Tachyum Targets Petaflop/s The startup is close to taping out its “universal” processor, branded Prodigy, which aims to deliver industry-leading performance on server, supercomputer, and AI workloads. Linley Gwennap European startup Tachyum has made considerable progress on its so-called universal processor, which is designed to offer industry-leading performance on server, supercomputer, and AI workloads. The […]
European startup Tachyum has made considerable progress on its so-called universal processor, which is designed to offer industry-leading performance on server, supercomputer, and AI workloads. The company plans to tape out the processor soon and sample late this year. It has simulated SPEC and other benchmarks to validate its performance claims, showing a 3x advantage over leading Intel and Nvidia data-center chips. Using 16-bit floating-point data, the design can deliver more than 1petaflop/s.

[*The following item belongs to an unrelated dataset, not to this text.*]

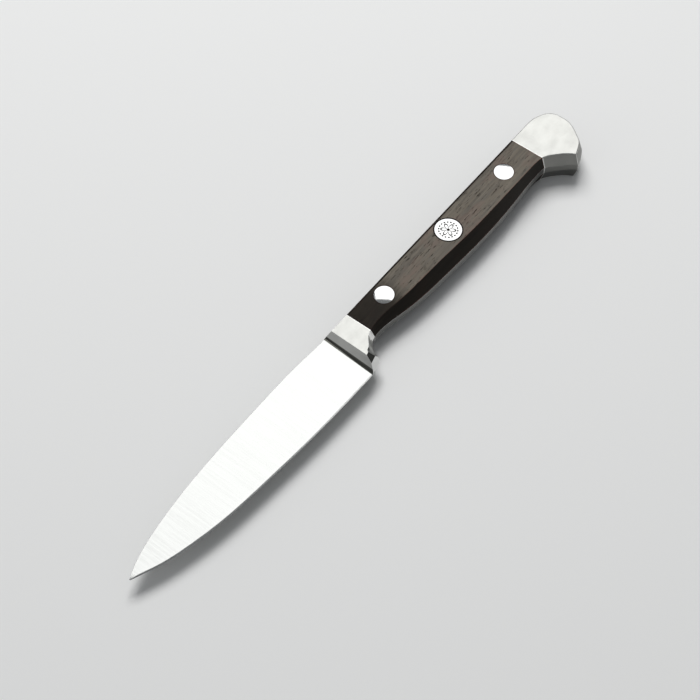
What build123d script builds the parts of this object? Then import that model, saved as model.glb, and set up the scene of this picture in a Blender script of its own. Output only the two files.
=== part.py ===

The processor, branded Prodigy, features 128 CPU cores that implement a custom VLIW-style instruction set. On the basis of simulations, Tachyum expects them to run at up to 5.7GHz, faster than any x86 or GPU core. The VLIW design enables high performance on general-purpose code without the overhead of complex instruction-reordering hardware. Each core also contains two 1,024-bit-wide vector units and a powerful matrix-multiply engine. In TSMC 5nm technology, the chip has an estimated 950W TDP, requiring liquid cooling. The company plans to sell lower-power versions as well.
The custom VLIW instruction set packs one or two RISC-like instructions per 32-bit word and up to four words per bundle. Unlike most VLIW architectures, Prodigy implements some dynamic reordering. Even with this simple reordering, the CPU requires only 10 pipeline stages. To accelerate AI workloads, each core has a matrix engine that handles a wide range of AI data types, including TF32, BF16, FP8, INT8, and INT4. The matrix engine is similar to Nvidia’s tensor core but much larger; when multiplying two FP8 matrices, it can produce 8,192 operations per cycle.
CEO Rado Danilak cofounded Tachyum to develop a chip that could outperform CPUs and GPUs across a variety of workloads, a concept he calls the universal processor. Based in Bratislava, Slovakia, and in Silicon Valley, Tachyum has raised $42 million from IPM Group and Slovakian investors.